Correct. It builds fielddata by "uninverting" the inverted index in memory.

If all the fields you use already have doc values, I don't think loading fielddata eagerly would help much. This is more useful for in-memory fielddata since uninversion can be a costly operation.

you might also consider to use some kind of type ordinal as an additional numeric field that can be used instead of the type itself. This would prevent the entire ordinal dance will give you better lookup performance. I assume you use the type to disambiguate the ID in your scoring plugin?
If possible then I guess you should also add a second numeric field with doc_values only (not indexed etc.) for the ID that would allow you to do something like this score(doc.get("type_id"), doc.get("numeric_id")) such that you don't need to do any string conversion or lookups at all?

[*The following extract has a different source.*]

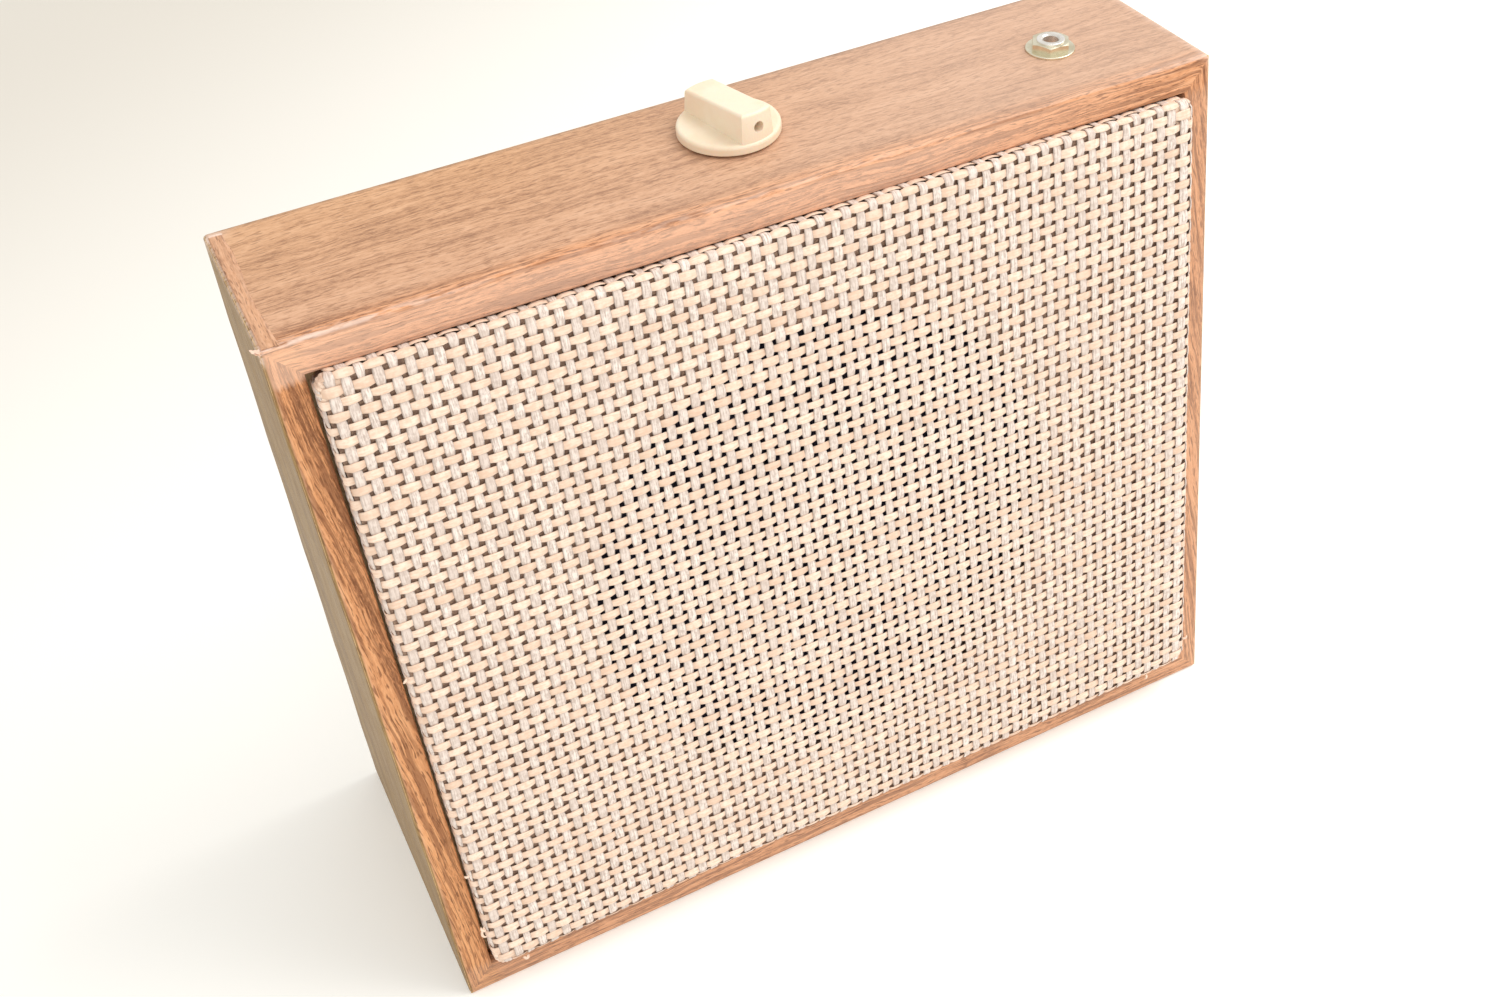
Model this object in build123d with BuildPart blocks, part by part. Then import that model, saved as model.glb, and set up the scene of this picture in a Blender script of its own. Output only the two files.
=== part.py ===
from build123d import *
from math import atan, cos, radians, sin, tan
import os

# A small sloping-front loudspeaker radio: a vinyl-covered plywood cabinet, a cloth-covered
# baffle with a five-inch loudspeaker, one volume knob and one earphone jack on top, and a
# transistor receiver inside behind a screwed rear cover.
# Frame: X to the viewer's right, Y to the back, Z up; the origin is the middle of the base.

# ---------------------------------------------------------------- driving dimensions (mm)
# cabinet
width = 216.0
height = 172.0
base_depth = 77.0
top_depth = 45.0
board = 6.4
vinyl = 0.3

# cloth-covered front panel
baffle = 6.4
cloth = 0.9
panel_proud = 4.0
panel_side_gap = 0.6
panel_top_gap = 0.2
panel_bottom_gap = 0.15
panel_corner = 3.0
cloth_turn = 14.0
batten_width = 10.0
batten_depth = 10.0

# loudspeaker
speaker_hole = 58.0
flange_land = 6.0
basket_depth = 24.0
cone_clearance = 4.0
coil_radius = 10.0
coil_gap = 0.3
magnet_radius = 30.0
magnet_height = 10.0
pole_plate = 4.0
plate_radius = 25.0

# top controls
knob_x = 0.9
knob_y = 19.6
knob_radius = 11.3
knob_lift = 0.5
knob_flange = 2.2
grip_width = 8.4
grip_height = 6.4
grip_fall = 1.7
knob_angle = 11.5
shaft_radius = 3.0
pot_radius = 8.0
pot_height = 9.0
switch_height = 6.0
pot_bushing_radius = 3.5
nut_recess_radius = 7.5
nut_recess = 2.6
pot_web = 2.5
jack_from_side = 28.4
jack_y = 14.6
jack_bore = 1.8
jack_bushing_radius = 3.2
jack_bushing_proud = 2.6
jack_nut_flats = 8.0
jack_nut_height = 1.7
jack_nut_turn = 56.0
jack_washer_thick = 0.5
jack_body_size = 9.0
jack_body_length = 13.0
jack_cavity = 2.6
jack_web = 3.0
jack_pocket = 8.5

# rear cover
cover = 3.0
cover_recess = 2.0
cover_gap = 0.4
block = 12.0
block_length = 16.0
vent_radius = 2.5
vent_pitch = 11.0

# receiver
pcb_width = 112.0
pcb_depth = 46.0
pcb = 1.6
pcb_y = 8.0
pcb_battery_gap = 8.35
pillar = 10.0
rod_radius = 4.0
rod_length = 130.0
rod_wall_gap = 8.3
rod_y = 25.0
rod_below_top = 31.3
battery_size = (48.5, 17.5, 26.5)
battery_y = 17.0
battery_wall_gap = 12.45
stud_offset = 6.35
preset_from_middle = 38.0
lead = 0.6

# fits
slip = 0.05
screw = 1.5

# ---------------------------------------------------------------- derived places
tilt = atan((base_depth - top_depth) / height)
wall = board + vinyl
half = width / 2
back = base_depth / 2
inside = half - wall
floor_z = wall
ceiling_z = height - wall
front = Plane(origin=(0, -back, 0), x_dir=(1, 0, 0), z_dir=(0, -cos(tilt), sin(tilt)))
panel_half = inside - vinyl - panel_side_gap
baffle_back = baffle - (panel_proud - cloth)
batten_front = baffle_back + cloth
panel_low = (wall + vinyl + batten_front * sin(tilt)) / cos(tilt) + panel_bottom_gap
panel_high = (height - wall - vinyl) / cos(tilt) - panel_top_gap
panel_middle = (panel_low + panel_high) / 2
panel_height = panel_high - panel_low
flange_radius = speaker_hole + flange_land
speaker_screw_circle = speaker_hole + flange_land / 2 + 0.2
cone_radius = speaker_hole - cone_clearance
turn_in = min(cloth_turn, panel_height / 2 - cloth - flange_radius - 0.5)
cover_y = back - cover_recess - cover
pcb_z = floor_z + pillar
pcb_top = pcb_z + pcb
pot_z = height - nut_recess - pot_web
jack_z = height - jack_web
jack_x = half - jack_from_side
battery_x = inside - battery_wall_gap - battery_size[0] / 2
pcb_x = battery_x - battery_size[0] / 2 - pcb_battery_gap - pcb_width / 2
preset_x = pcb_x - preset_from_middle
rod_x = -inside + rod_wall_gap + rod_length / 2
rod_z = ceiling_z - rod_below_top


def front_y(z, inset=0.0):
    """Y of the sloping front plane at height z, moved in by inset along its normal."""
    return -back + z * tan(tilt) + inset / cos(tilt)


def save(builder, name):
    """Labels a finished piece and writes its STEP file."""
    builder.part.label = name
    export_step(builder.part, f"parts/{name}.step")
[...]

Hey, sorry for the slow feedback.

Maybe it's relayed (or maybe not) but we found a bug in our scoring plugin (we had needScores=false which disabled document scores, which we really need). But it's fixed now.

I've done that. I've ran another round of load tests and I don't see much improvement.

Response time of ES 1.7 cluster:

Response time of ES 2.4 cluster:

Here are the latest hot threads.

I'll try that and post the results here.